> [Information shown]
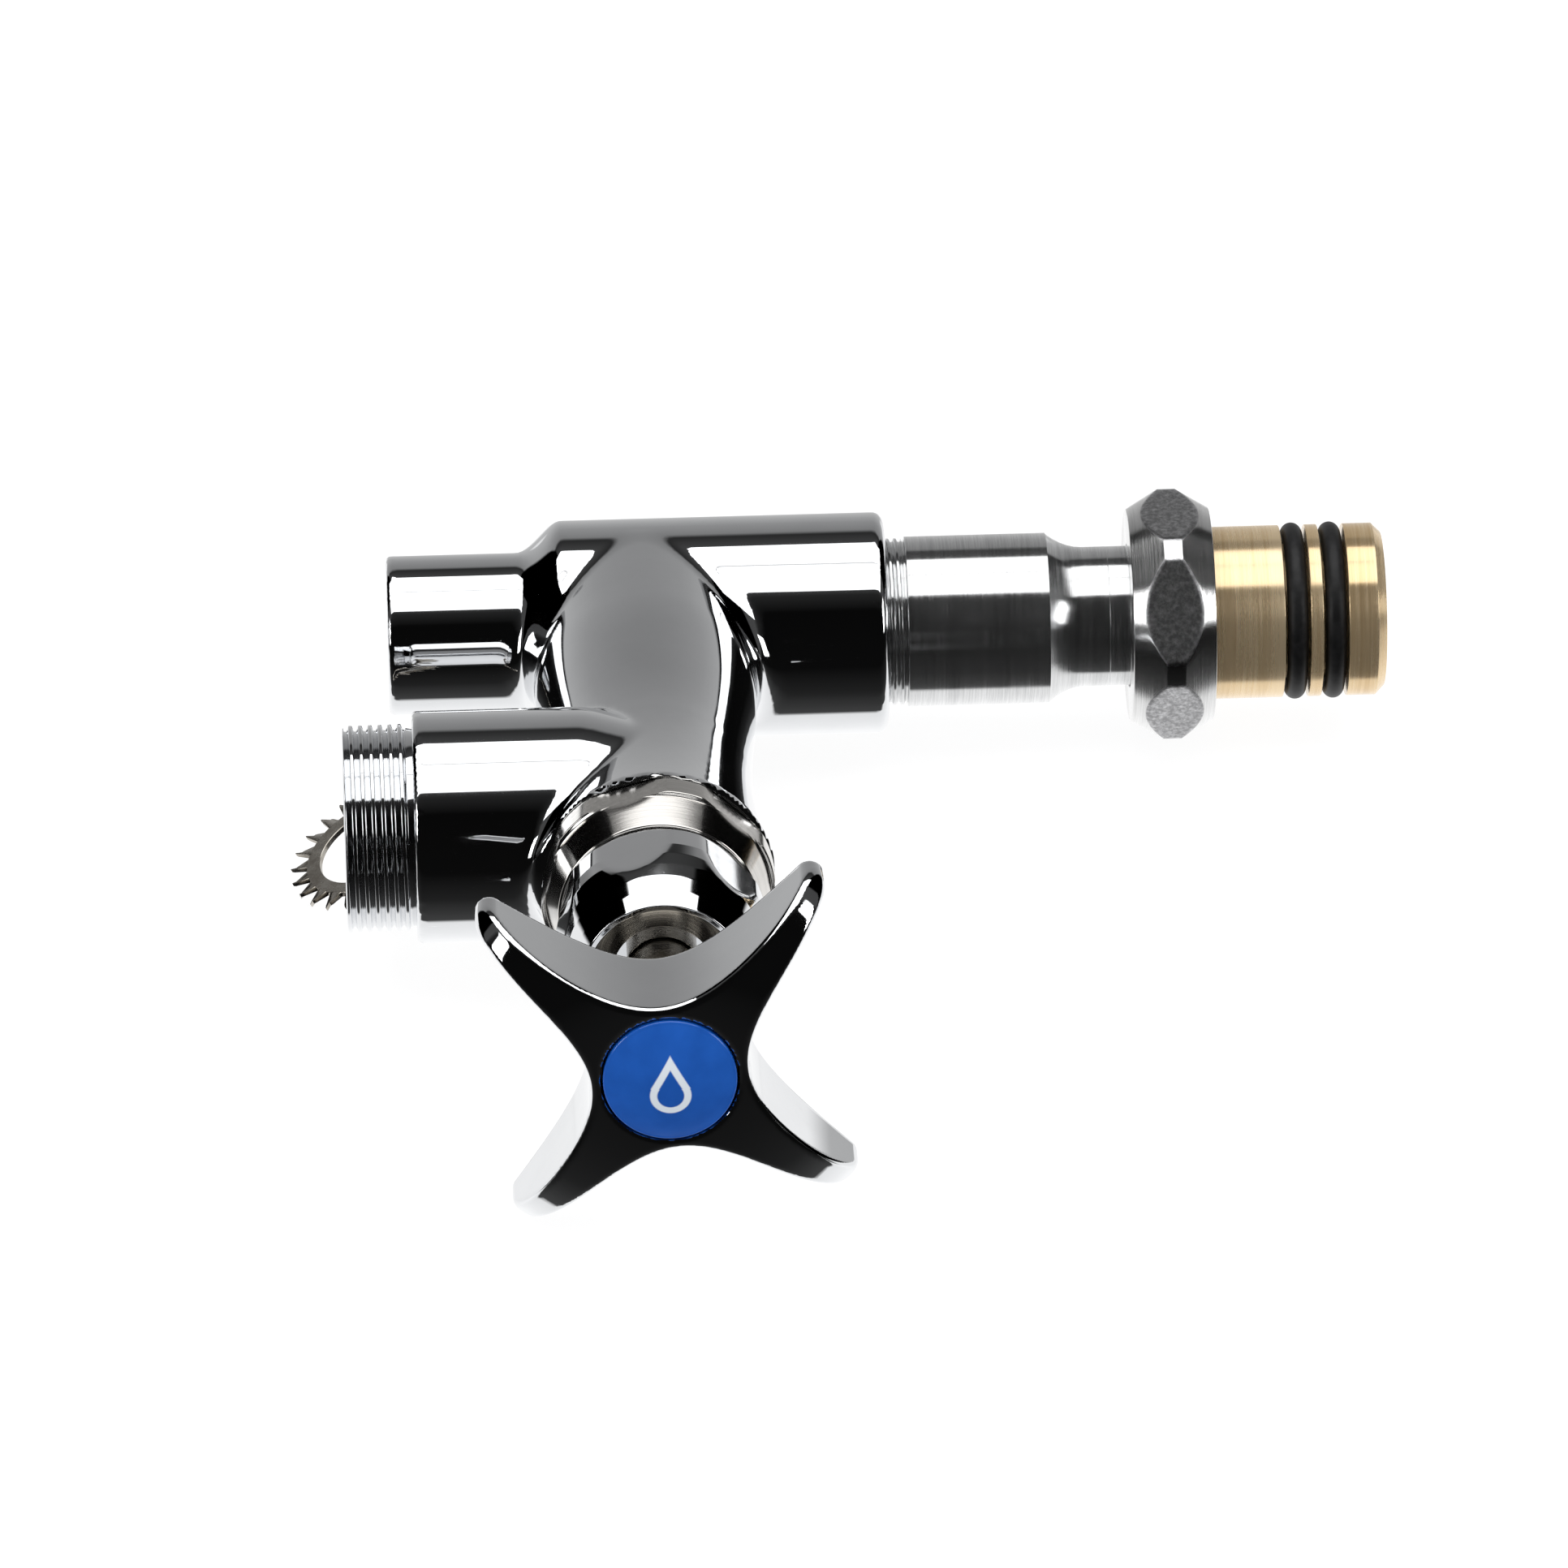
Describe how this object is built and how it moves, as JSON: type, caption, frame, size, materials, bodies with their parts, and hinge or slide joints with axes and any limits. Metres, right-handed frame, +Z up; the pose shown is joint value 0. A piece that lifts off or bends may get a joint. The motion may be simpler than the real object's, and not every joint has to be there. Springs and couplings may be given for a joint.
{
  "type": "hose bib",
  "caption": "Chromed add-on faucet valve with a riser port, a threaded outlet, a captive-nut swivel inlet with O-rings, and a compression stem turned by a cross handle.",
  "frame": {"origin": "middle of the bottom of the bounding box", "axes": "+X along the pipe axis towards the swivel sleeve, -Y along the stem towards the handle, +Z up"},
  "size_m": [0.147, 0.1424, 0.0478],
  "materials": {
    "chrome_plate": "polished chrome plate on cast brass, faint handling marks",
    "handle_chrome": "polished chrome plate, soft edges",
    "satin_nickel": "satin nickel plate on turned brass",
    "turned_steel": "bright turned steel with fine tool lines",
    "satin_steel": "turned steel with matt blasted flats",
    "brushed_brass": "fine turned brass",
    "bare_brass": "machined brass",
    "black_rubber": "matt black nitrile",
    "blue_plastic": "glossy moulded plastic with a pale water-drop mark",
    "fibre": "pressed red fibre",
    "ptfe": "white PTFE",
    "nickel_spring_steel": "nickel-plated spring steel"
  },
  "bodies": {
    "valve": {"valve_body": "chrome_plate", "valve_seat": "bare_brass", "bonnet_gasket": "fibre", "bonnet": "satin_nickel", "packing_ring": "ptfe", "packing_gland": "bare_brass", "packing_nut": "chrome_plate", "inlet_nipple": "turned_steel", "swivel_sleeve": "brushed_brass", "o_ring_inner": "black_rubber", "o_ring_outer": "black_rubber"},
    "washer_carrier": {"washer_holder": "bare_brass", "seat_washer": "black_rubber", "seat_washer_screw": "turned_steel"},
    "stem": {"spindle": "bare_brass", "handle": "handle_chrome", "handle_screw": "turned_steel", "index_button": "blue_plastic"},
    "slip_ring": {"slip_ring": "turned_steel"},
    "coupling_nut": {"coupling_nut": "satin_steel"},
    "star_washer": {"star_washer": "nickel_spring_steel"}
  },
  "joints": [
    {"name": "stem_lift", "type": "slide", "parent": "valve", "child": "washer_carrier", "axis": [0, -1, 0], "range_m": [0, 0.00333]},
    {"name": "stem_turn", "type": "hinge", "parent": "washer_carrier", "child": "stem", "pos_m": [-0.02584, -0.0163, 0.02389], "axis": [0, -1, 0], "range_deg": [0, 400]},
    {"name": "nut_slide", "type": "slide", "parent": "valve", "child": "slip_ring", "axis": [-1, 0, 0], "range_m": [0, 0.0055]},
    {"name": "nut_spin", "type": "hinge", "parent": "slip_ring", "child": "coupling_nut", "pos_m": [0.03936, 0.0544, 0.02389], "axis": [1, 0, 0], "continuous": true},
    {"name": "star_washer_slide", "type": "slide", "parent": "valve", "child": "star_washer", "axis": [-1, 0, 0], "range_m": [0, 0.06]}
  ],
  "couplings": [
    {"joint": "stem_turn", "follows": "stem_lift", "rad_per_m": 2094.4}
  ]
}
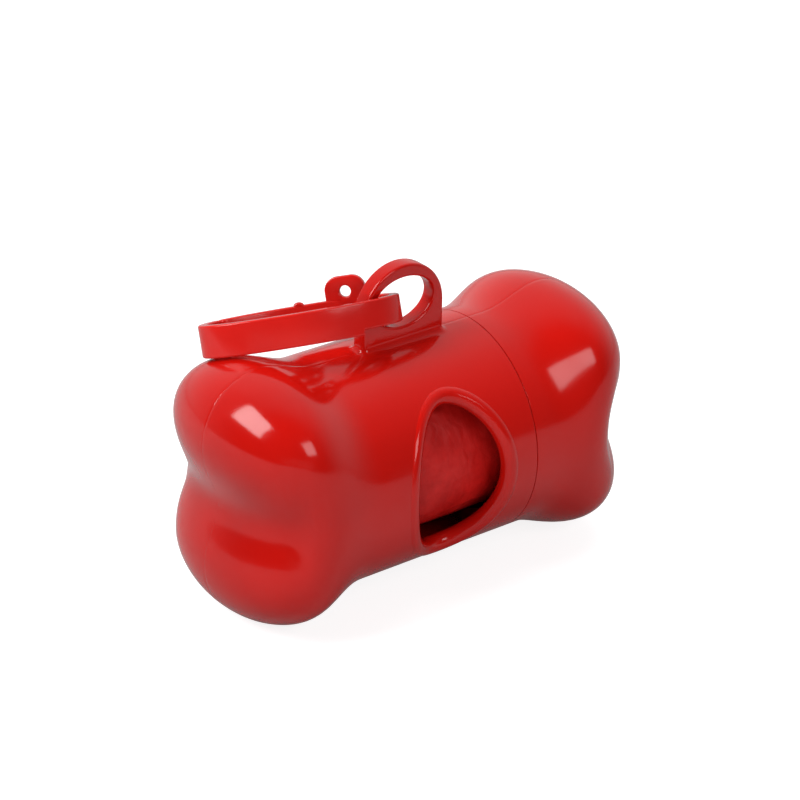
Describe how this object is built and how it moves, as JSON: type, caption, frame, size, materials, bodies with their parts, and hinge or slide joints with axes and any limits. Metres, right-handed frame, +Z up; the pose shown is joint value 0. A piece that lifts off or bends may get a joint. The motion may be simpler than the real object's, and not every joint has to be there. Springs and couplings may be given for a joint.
{
  "type": "dog waste bag dispenser",
  "caption": "Bone-shaped plastic pocket case for a roll of dog waste bags, with an oval dispensing opening, a pull-off end cap, an arched lug and a looped clip",
  "frame": {"origin": "middle of the bone's length and depth, on the surface that its two lower lobes stand on", "axes": "+X along the bone towards the pull-off cap, -Y out of the dispensing opening, +Z up through the lug"},
  "size_m": [0.0846, 0.0424, 0.058],
  "materials": {
    "shell_red": "glossy moulded red",
    "inner_red": "moulded red",
    "clip_red": "glossy moulded red",
    "film": "crinkled red film",
    "core": "plain tube"
  },
  "bodies": {
    "housing": {"housing_front_shell": "shell_red", "housing_rear_shell": "shell_red", "neck_ring": "inner_red"},
    "cap": {"cap_front_shell": "shell_red", "cap_rear_shell": "shell_red", "cap_collar": "inner_red"},
    "roll": {"roll_core": "core", "bag_roll": "film"},
    "clip": {"clip_frame": "clip_red"},
    "gate": {"clip_gate": "clip_red"}
  },
  "joints": [
    {"name": "cap_pull", "type": "slide", "parent": "housing", "child": "cap", "axis": [1, 0, 0], "range_m": [0, 0.03]},
    {"name": "roll_spin", "type": "hinge", "parent": "housing", "child": "roll", "pos_m": [0, 0, 0.0222], "axis": [1, 0, 0], "continuous": true},
    {"name": "clip_swing", "type": "hinge", "parent": "housing", "child": "clip", "pos_m": [-0.0009, 0, 0.051], "axis": [0, 1, 0], "range_deg": [0, 100]},
    {"name": "gate_flex", "type": "hinge", "parent": "clip", "child": "gate", "pos_m": [-0.02663, 0.0156, 0.04513], "axis": [0.0703, 0.3646, 0.9285], "range_deg": [0, 20], "stiffness_Nm_per_rad": 0.4}
  ]
}
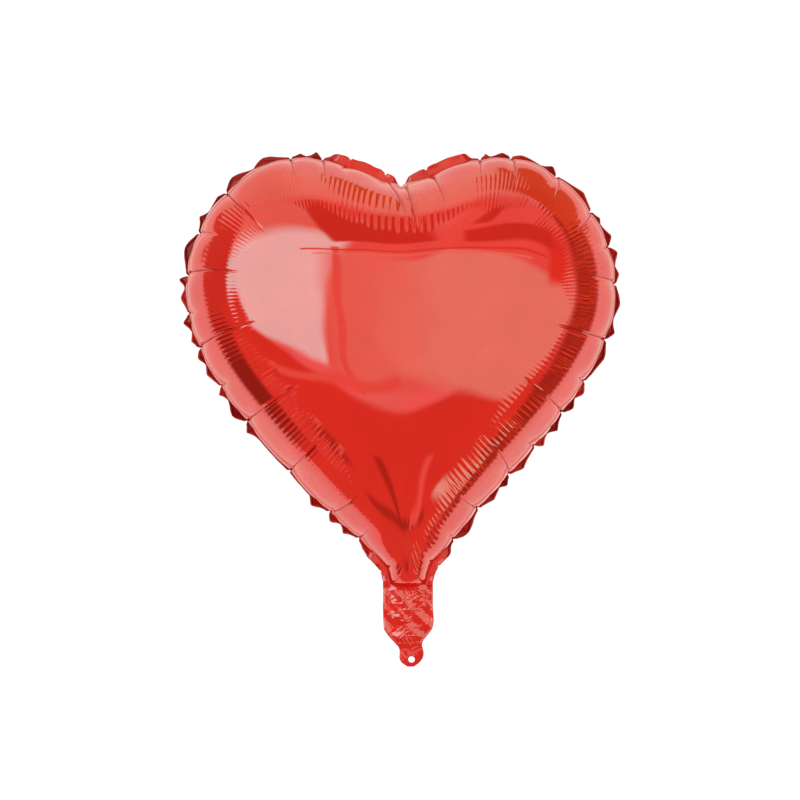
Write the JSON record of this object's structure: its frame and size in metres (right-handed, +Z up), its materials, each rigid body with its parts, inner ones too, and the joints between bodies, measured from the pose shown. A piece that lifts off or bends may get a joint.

> [Exercise] Set down the listing above in full, please, exactly as it appears.

> [Correct result]
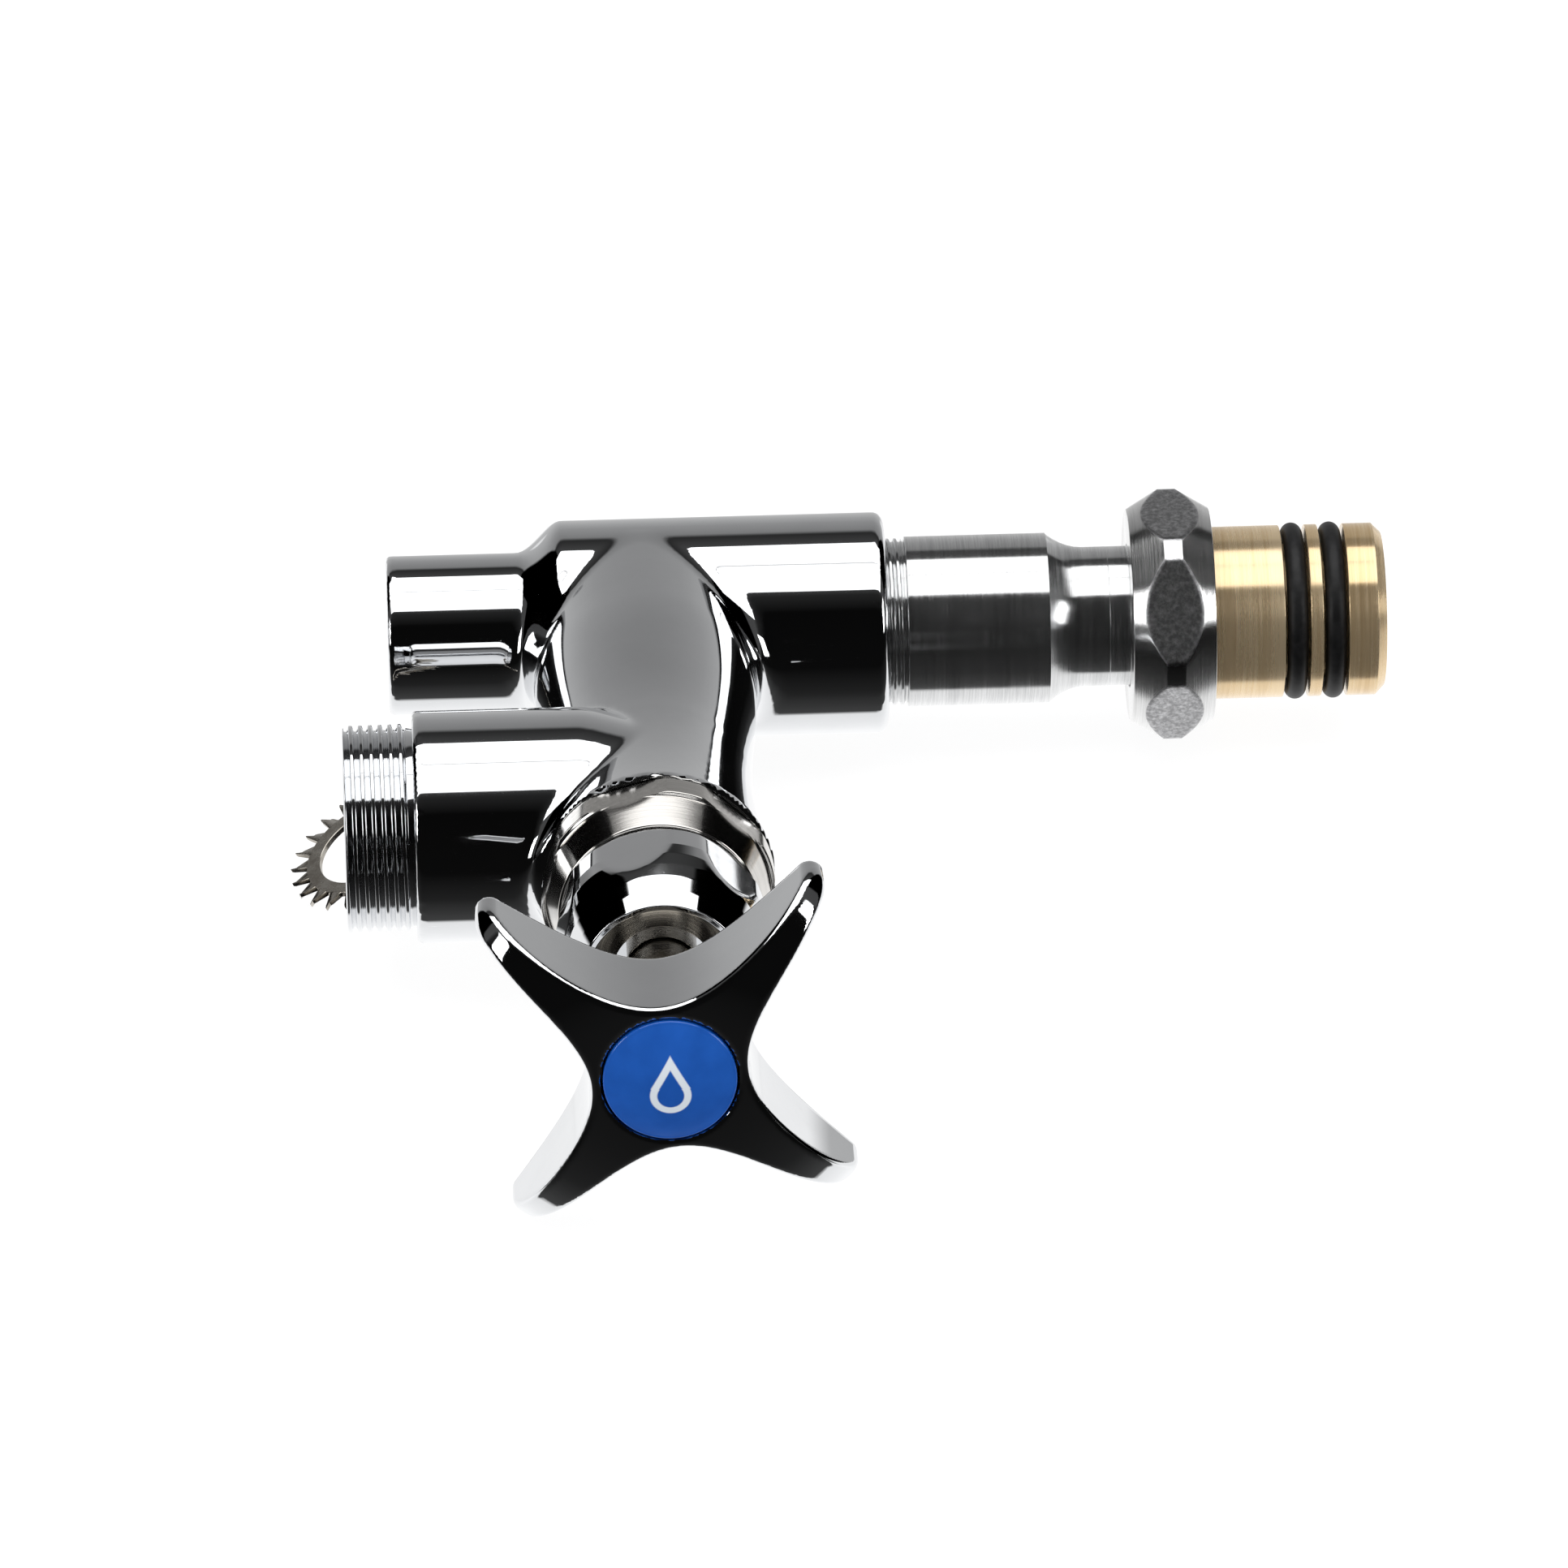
Describe how this object is built and how it moves, as JSON: type, caption, frame, size, materials, bodies with their parts, and hinge or slide joints with axes and any limits. Metres, right-handed frame, +Z up; the pose shown is joint value 0. A piece that lifts off or bends may get a joint. The motion may be simpler than the real object's, and not every joint has to be there. Springs and couplings may be given for a joint.
{
  "type": "hose bib",
  "caption": "Chromed add-on faucet valve with a riser port, a threaded outlet, a captive-nut swivel inlet with O-rings, and a compression stem turned by a cross handle.",
  "frame": {"origin": "middle of the bottom of the bounding box", "axes": "+X along the pipe axis towards the swivel sleeve, -Y along the stem towards the handle, +Z up"},
  "size_m": [0.147, 0.1424, 0.0478],
  "materials": {
    "chrome_plate": "polished chrome plate on cast brass, faint handling marks",
    "handle_chrome": "polished chrome plate, soft edges",
    "satin_nickel": "satin nickel plate on turned brass",
    "turned_steel": "bright turned steel with fine tool lines",
    "satin_steel": "turned steel with matt blasted flats",
    "brushed_brass": "fine turned brass",
    "bare_brass": "machined brass",
    "black_rubber": "matt black nitrile",
    "blue_plastic": "glossy moulded plastic with a pale water-drop mark",
    "fibre": "pressed red fibre",
    "ptfe": "white PTFE",
    "nickel_spring_steel": "nickel-plated spring steel"
  },
  "bodies": {
    "valve": {"valve_body": "chrome_plate", "valve_seat": "bare_brass", "bonnet_gasket": "fibre", "bonnet": "satin_nickel", "packing_ring": "ptfe", "packing_gland": "bare_brass", "packing_nut": "chrome_plate", "inlet_nipple": "turned_steel", "swivel_sleeve": "brushed_brass", "o_ring_inner": "black_rubber", "o_ring_outer": "black_rubber"},
    "washer_carrier": {"washer_holder": "bare_brass", "seat_washer": "black_rubber", "seat_washer_screw": "turned_steel"},
    "stem": {"spindle": "bare_brass", "handle": "handle_chrome", "handle_screw": "turned_steel", "index_button": "blue_plastic"},
    "slip_ring": {"slip_ring": "turned_steel"},
    "coupling_nut": {"coupling_nut": "satin_steel"},
    "star_washer": {"star_washer": "nickel_spring_steel"}
  },
  "joints": [
    {"name": "stem_lift", "type": "slide", "parent": "valve", "child": "washer_carrier", "axis": [0, -1, 0], "range_m": [0, 0.00333]},
    {"name": "stem_turn", "type": "hinge", "parent": "washer_carrier", "child": "stem", "pos_m": [-0.02584, -0.0163, 0.02389], "axis": [0, -1, 0], "range_deg": [0, 400]},
    {"name": "nut_slide", "type": "slide", "parent": "valve", "child": "slip_ring", "axis": [-1, 0, 0], "range_m": [0, 0.0055]},
    {"name": "nut_spin", "type": "hinge", "parent": "slip_ring", "child": "coupling_nut", "pos_m": [0.03936, 0.0544, 0.02389], "axis": [1, 0, 0], "continuous": true},
    {"name": "star_washer_slide", "type": "slide", "parent": "valve", "child": "star_washer", "axis": [-1, 0, 0], "range_m": [0, 0.06]}
  ],
  "couplings": [
    {"joint": "stem_turn", "follows": "stem_lift", "rad_per_m": 2094.4}
  ]
}
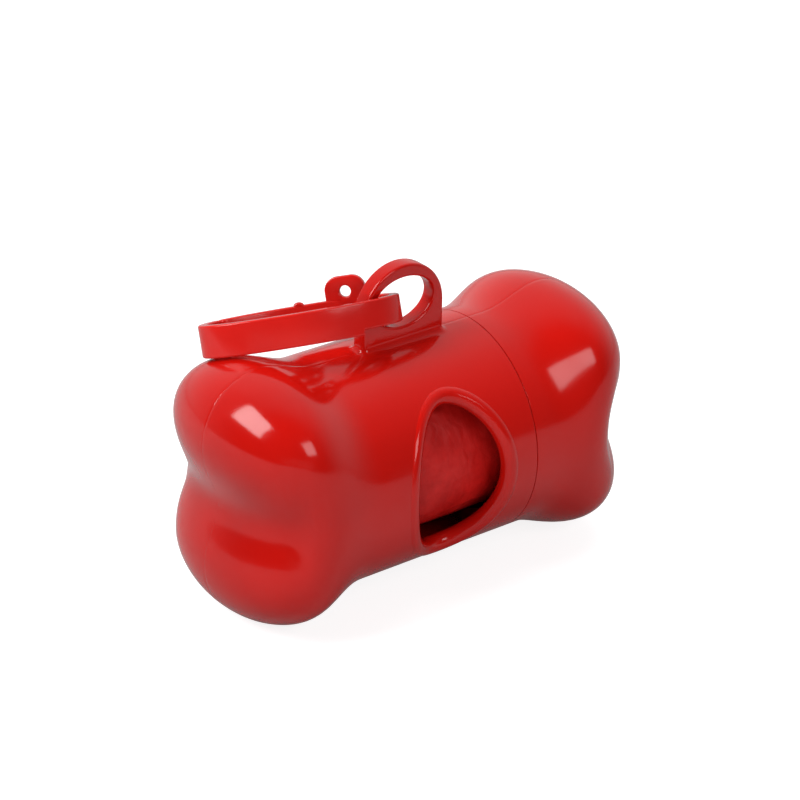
Describe how this object is built and how it moves, as JSON: type, caption, frame, size, materials, bodies with their parts, and hinge or slide joints with axes and any limits. Metres, right-handed frame, +Z up; the pose shown is joint value 0. A piece that lifts off or bends may get a joint. The motion may be simpler than the real object's, and not every joint has to be there. Springs and couplings may be given for a joint.
{
  "type": "dog waste bag dispenser",
  "caption": "Bone-shaped plastic pocket case for a roll of dog waste bags, with an oval dispensing opening, a pull-off end cap, an arched lug and a looped clip",
  "frame": {"origin": "middle of the bone's length and depth, on the surface that its two lower lobes stand on", "axes": "+X along the bone towards the pull-off cap, -Y out of the dispensing opening, +Z up through the lug"},
  "size_m": [0.0846, 0.0424, 0.058],
  "materials": {
    "shell_red": "glossy moulded red",
    "inner_red": "moulded red",
    "clip_red": "glossy moulded red",
    "film": "crinkled red film",
    "core": "plain tube"
  },
  "bodies": {
    "housing": {"housing_front_shell": "shell_red", "housing_rear_shell": "shell_red", "neck_ring": "inner_red"},
    "cap": {"cap_front_shell": "shell_red", "cap_rear_shell": "shell_red", "cap_collar": "inner_red"},
    "roll": {"roll_core": "core", "bag_roll": "film"},
    "clip": {"clip_frame": "clip_red"},
    "gate": {"clip_gate": "clip_red"}
  },
  "joints": [
    {"name": "cap_pull", "type": "slide", "parent": "housing", "child": "cap", "axis": [1, 0, 0], "range_m": [0, 0.03]},
    {"name": "roll_spin", "type": "hinge", "parent": "housing", "child": "roll", "pos_m": [0, 0, 0.0222], "axis": [1, 0, 0], "continuous": true},
    {"name": "clip_swing", "type": "hinge", "parent": "housing", "child": "clip", "pos_m": [-0.0009, 0, 0.051], "axis": [0, 1, 0], "range_deg": [0, 100]},
    {"name": "gate_flex", "type": "hinge", "parent": "clip", "child": "gate", "pos_m": [-0.02663, 0.0156, 0.04513], "axis": [0.0703, 0.3646, 0.9285], "range_deg": [0, 20], "stiffness_Nm_per_rad": 0.4}
  ]
}
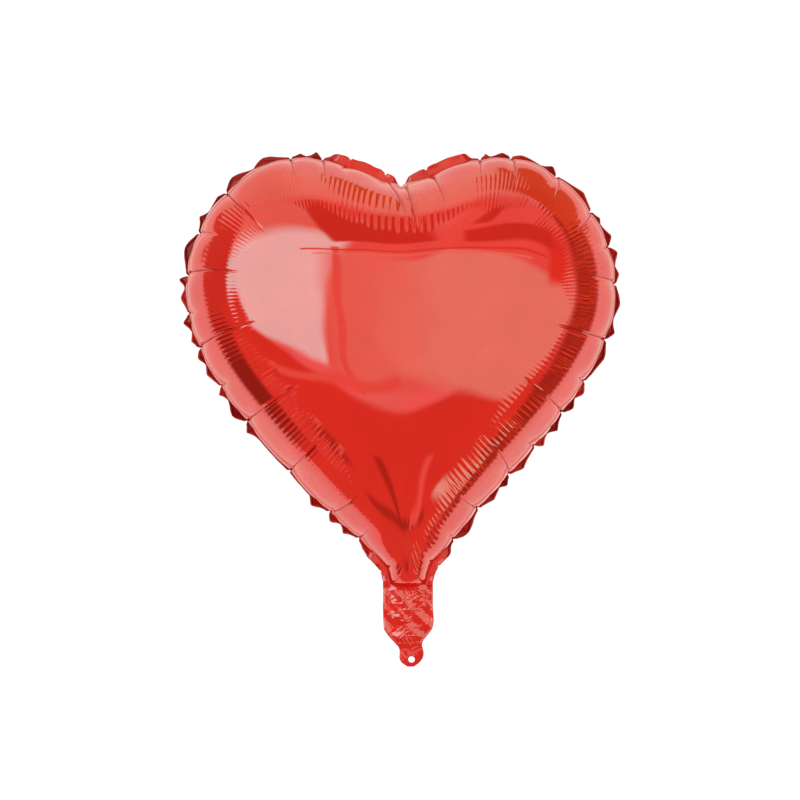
Write the JSON record of this object's structure: its frame and size in metres (right-handed, +Z up), its materials, each rigid body with its parts, inner ones too, and the joints between bodies, measured from the pose shown. A piece that lifts off or bends may get a joint.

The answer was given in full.